CAD and scene scripts
○ ○ ○ ○
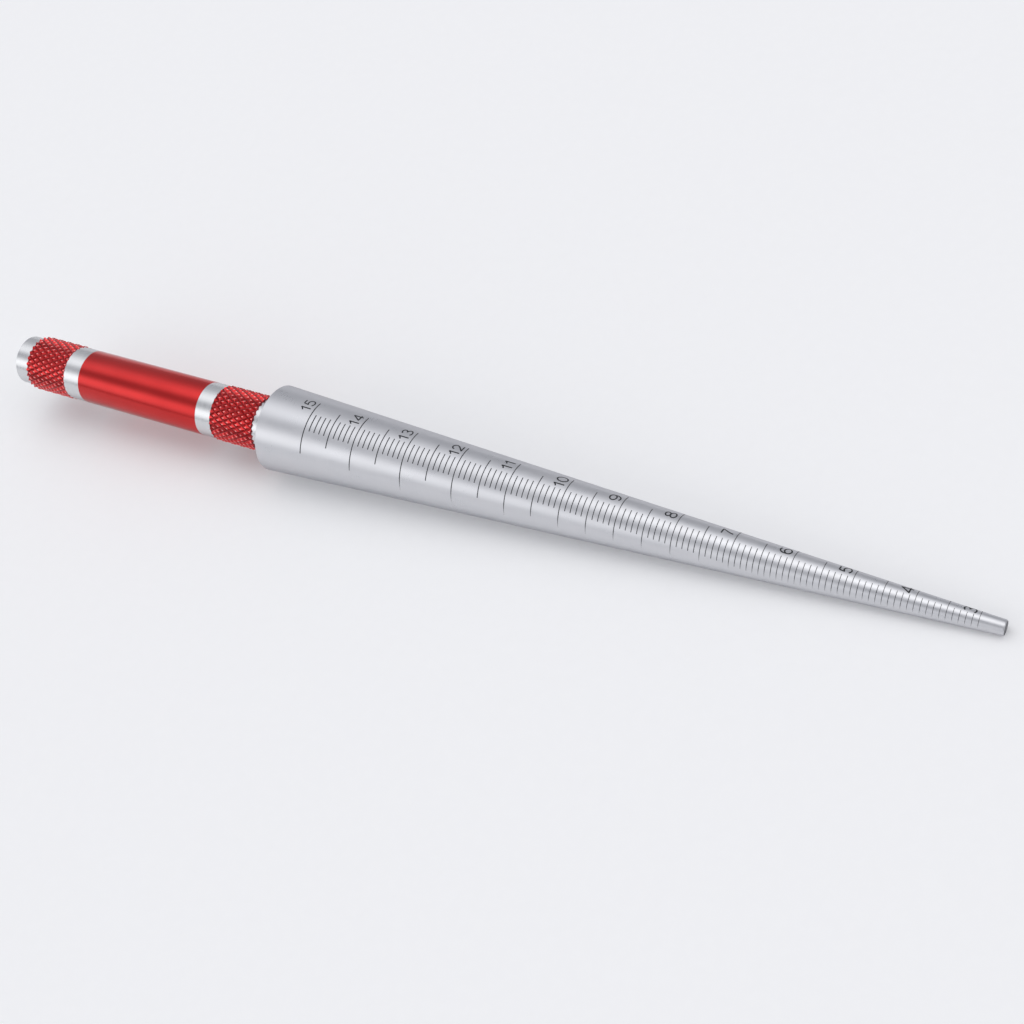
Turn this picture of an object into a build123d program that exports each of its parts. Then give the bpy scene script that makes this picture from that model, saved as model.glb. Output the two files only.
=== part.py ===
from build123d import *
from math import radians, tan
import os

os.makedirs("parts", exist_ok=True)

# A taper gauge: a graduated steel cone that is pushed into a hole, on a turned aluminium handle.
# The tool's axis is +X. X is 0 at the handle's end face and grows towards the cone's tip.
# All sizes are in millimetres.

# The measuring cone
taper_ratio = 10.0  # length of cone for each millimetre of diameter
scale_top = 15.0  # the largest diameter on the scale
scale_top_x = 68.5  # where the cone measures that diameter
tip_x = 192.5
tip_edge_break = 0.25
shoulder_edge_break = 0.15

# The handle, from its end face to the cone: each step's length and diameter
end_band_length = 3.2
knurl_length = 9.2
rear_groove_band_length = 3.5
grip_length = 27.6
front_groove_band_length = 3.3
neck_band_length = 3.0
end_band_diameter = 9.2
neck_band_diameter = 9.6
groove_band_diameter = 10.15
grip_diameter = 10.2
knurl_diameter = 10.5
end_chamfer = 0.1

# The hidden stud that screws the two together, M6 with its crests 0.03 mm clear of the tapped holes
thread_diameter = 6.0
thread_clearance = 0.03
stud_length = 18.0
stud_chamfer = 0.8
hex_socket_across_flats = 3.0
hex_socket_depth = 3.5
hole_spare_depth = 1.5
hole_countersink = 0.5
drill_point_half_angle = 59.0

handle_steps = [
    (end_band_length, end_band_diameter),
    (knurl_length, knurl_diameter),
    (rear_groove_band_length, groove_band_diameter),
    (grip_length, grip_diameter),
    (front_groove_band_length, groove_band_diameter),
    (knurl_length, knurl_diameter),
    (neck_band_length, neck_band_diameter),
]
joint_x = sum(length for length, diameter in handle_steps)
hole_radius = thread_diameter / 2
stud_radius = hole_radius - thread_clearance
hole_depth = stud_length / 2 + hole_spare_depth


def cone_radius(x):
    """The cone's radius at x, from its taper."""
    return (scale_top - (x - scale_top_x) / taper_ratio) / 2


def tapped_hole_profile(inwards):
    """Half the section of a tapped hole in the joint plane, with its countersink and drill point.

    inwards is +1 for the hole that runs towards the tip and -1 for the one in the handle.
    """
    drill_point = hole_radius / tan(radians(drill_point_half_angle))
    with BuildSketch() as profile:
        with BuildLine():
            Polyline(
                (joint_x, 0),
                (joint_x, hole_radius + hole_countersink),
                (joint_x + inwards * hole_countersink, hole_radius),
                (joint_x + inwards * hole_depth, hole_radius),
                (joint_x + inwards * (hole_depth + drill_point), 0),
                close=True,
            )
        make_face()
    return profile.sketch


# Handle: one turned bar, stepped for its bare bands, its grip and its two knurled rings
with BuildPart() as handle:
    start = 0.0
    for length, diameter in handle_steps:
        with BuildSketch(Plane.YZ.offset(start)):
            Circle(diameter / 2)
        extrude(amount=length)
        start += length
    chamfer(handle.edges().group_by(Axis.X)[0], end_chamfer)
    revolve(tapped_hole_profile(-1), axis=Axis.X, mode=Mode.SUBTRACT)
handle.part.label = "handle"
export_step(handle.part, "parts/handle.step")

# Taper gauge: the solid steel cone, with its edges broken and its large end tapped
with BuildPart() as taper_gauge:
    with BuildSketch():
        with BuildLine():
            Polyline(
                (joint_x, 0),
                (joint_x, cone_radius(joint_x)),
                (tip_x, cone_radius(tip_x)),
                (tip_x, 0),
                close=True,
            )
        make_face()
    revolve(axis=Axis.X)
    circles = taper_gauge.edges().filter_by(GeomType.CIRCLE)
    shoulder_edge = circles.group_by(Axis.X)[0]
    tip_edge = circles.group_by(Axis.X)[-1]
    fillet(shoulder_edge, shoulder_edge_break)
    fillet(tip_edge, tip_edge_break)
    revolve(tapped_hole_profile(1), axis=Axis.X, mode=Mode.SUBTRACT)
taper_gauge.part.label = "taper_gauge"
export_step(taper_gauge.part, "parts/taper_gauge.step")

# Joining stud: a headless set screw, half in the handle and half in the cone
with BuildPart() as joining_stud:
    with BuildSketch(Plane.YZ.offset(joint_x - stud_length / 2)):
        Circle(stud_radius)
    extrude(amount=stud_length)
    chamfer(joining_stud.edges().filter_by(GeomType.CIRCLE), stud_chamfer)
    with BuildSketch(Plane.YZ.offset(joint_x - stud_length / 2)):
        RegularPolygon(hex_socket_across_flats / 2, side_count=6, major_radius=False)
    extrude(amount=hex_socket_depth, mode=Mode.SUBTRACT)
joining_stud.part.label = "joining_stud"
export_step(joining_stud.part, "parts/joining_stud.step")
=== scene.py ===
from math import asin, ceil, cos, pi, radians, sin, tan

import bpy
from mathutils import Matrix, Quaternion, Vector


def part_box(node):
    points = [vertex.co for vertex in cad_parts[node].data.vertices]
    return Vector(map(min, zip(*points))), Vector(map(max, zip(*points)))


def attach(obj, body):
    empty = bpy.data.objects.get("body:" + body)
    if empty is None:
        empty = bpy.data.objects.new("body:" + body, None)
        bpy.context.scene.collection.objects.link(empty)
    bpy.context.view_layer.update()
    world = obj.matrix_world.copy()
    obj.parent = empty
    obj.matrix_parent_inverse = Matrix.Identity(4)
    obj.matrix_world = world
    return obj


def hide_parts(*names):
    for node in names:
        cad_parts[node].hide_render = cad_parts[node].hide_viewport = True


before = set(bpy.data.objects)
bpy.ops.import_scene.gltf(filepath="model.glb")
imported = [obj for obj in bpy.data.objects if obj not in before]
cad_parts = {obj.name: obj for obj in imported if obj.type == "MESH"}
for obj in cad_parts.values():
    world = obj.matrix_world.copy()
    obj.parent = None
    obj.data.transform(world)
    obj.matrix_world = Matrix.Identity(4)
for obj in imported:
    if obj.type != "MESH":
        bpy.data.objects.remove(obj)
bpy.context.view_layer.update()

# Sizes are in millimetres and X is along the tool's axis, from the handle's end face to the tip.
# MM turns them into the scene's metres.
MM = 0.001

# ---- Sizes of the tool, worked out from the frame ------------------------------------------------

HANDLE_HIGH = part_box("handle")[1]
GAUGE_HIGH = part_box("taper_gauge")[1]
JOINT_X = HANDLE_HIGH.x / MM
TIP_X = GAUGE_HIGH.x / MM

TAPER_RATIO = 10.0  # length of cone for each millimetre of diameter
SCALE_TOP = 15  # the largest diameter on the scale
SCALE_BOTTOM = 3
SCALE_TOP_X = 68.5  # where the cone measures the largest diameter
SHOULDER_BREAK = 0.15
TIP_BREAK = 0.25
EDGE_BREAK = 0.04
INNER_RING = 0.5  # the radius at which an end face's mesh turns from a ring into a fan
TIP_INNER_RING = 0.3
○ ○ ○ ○
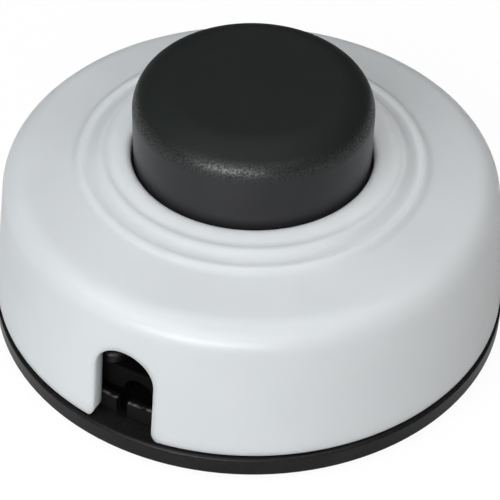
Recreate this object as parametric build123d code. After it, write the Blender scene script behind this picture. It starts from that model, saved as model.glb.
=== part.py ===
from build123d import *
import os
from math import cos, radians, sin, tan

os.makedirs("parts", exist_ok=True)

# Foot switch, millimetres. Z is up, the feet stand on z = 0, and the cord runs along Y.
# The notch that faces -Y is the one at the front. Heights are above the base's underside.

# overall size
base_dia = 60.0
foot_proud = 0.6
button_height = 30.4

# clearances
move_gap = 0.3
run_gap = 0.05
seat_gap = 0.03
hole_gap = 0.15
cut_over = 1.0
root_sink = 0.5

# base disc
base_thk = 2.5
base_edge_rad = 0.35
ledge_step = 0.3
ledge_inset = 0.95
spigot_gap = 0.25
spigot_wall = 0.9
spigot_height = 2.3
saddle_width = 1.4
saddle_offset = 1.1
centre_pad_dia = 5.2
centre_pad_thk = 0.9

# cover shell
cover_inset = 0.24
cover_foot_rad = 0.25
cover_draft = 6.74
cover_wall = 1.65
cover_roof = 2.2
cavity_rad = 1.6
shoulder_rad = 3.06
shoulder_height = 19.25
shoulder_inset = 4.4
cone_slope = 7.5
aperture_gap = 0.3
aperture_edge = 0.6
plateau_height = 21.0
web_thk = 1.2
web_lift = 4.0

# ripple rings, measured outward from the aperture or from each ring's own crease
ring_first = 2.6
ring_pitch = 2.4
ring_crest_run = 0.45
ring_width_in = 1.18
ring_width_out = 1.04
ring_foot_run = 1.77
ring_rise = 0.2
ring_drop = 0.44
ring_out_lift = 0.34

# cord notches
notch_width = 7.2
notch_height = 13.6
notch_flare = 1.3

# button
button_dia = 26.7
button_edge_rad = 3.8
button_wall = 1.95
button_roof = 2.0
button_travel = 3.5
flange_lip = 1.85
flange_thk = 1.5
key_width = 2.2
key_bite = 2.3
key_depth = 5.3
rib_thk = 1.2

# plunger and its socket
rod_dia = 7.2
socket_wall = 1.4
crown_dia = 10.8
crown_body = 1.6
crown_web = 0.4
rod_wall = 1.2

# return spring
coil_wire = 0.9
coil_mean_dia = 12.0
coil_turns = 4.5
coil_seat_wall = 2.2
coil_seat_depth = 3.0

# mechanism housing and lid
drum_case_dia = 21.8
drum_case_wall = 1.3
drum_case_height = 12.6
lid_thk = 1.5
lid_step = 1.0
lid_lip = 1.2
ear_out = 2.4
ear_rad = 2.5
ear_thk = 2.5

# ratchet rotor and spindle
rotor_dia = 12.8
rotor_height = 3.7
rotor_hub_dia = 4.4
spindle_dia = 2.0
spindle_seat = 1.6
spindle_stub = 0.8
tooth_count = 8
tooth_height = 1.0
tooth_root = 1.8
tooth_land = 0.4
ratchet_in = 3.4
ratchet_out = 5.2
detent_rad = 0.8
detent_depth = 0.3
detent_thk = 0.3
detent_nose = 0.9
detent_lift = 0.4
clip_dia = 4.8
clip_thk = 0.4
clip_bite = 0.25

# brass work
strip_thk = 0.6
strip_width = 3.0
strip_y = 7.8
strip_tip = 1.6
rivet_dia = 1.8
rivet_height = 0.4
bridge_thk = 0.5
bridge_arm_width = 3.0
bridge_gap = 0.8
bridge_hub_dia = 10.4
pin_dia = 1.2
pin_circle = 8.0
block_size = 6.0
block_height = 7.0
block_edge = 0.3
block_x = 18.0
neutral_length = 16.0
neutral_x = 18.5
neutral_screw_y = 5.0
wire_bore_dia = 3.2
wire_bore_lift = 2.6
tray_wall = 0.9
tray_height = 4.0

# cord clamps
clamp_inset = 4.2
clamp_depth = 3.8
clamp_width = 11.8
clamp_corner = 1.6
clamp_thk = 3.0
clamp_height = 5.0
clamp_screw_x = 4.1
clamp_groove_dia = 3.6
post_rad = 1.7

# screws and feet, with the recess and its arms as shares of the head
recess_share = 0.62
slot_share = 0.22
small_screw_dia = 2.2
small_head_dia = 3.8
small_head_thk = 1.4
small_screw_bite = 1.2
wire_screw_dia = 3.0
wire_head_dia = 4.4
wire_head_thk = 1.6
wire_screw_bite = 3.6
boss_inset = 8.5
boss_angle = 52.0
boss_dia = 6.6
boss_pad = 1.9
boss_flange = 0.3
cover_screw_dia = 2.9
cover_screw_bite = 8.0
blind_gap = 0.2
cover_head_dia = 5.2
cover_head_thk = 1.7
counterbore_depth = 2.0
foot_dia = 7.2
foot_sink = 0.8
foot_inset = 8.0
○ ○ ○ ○
Write out only the lines that run from the line containing "# Joining stud: a" through the line containing "obj.matrix_world = world", both included, exactly as they appear above.

# Joining stud: a headless set screw, half in the handle and half in the cone
with BuildPart() as joining_stud:
    with BuildSketch(Plane.YZ.offset(joint_x - stud_length / 2)):
        Circle(stud_radius)
    extrude(amount=stud_length)
    chamfer(joining_stud.edges().filter_by(GeomType.CIRCLE), stud_chamfer)
    with BuildSketch(Plane.YZ.offset(joint_x - stud_length / 2)):
        RegularPolygon(hex_socket_across_flats / 2, side_count=6, major_radius=False)
    extrude(amount=hex_socket_depth, mode=Mode.SUBTRACT)
joining_stud.part.label = "joining_stud"
export_step(joining_stud.part, "parts/joining_stud.step")
=== scene.py ===
from math import asin, ceil, cos, pi, radians, sin, tan

import bpy
from mathutils import Matrix, Quaternion, Vector


def part_box(node):
    points = [vertex.co for vertex in cad_parts[node].data.vertices]
    return Vector(map(min, zip(*points))), Vector(map(max, zip(*points)))


def attach(obj, body):
    empty = bpy.data.objects.get("body:" + body)
    if empty is None:
        empty = bpy.data.objects.new("body:" + body, None)
        bpy.context.scene.collection.objects.link(empty)
    bpy.context.view_layer.update()
    world = obj.matrix_world.copy()
    obj.parent = empty
    obj.matrix_parent_inverse = Matrix.Identity(4)
    obj.matrix_world = world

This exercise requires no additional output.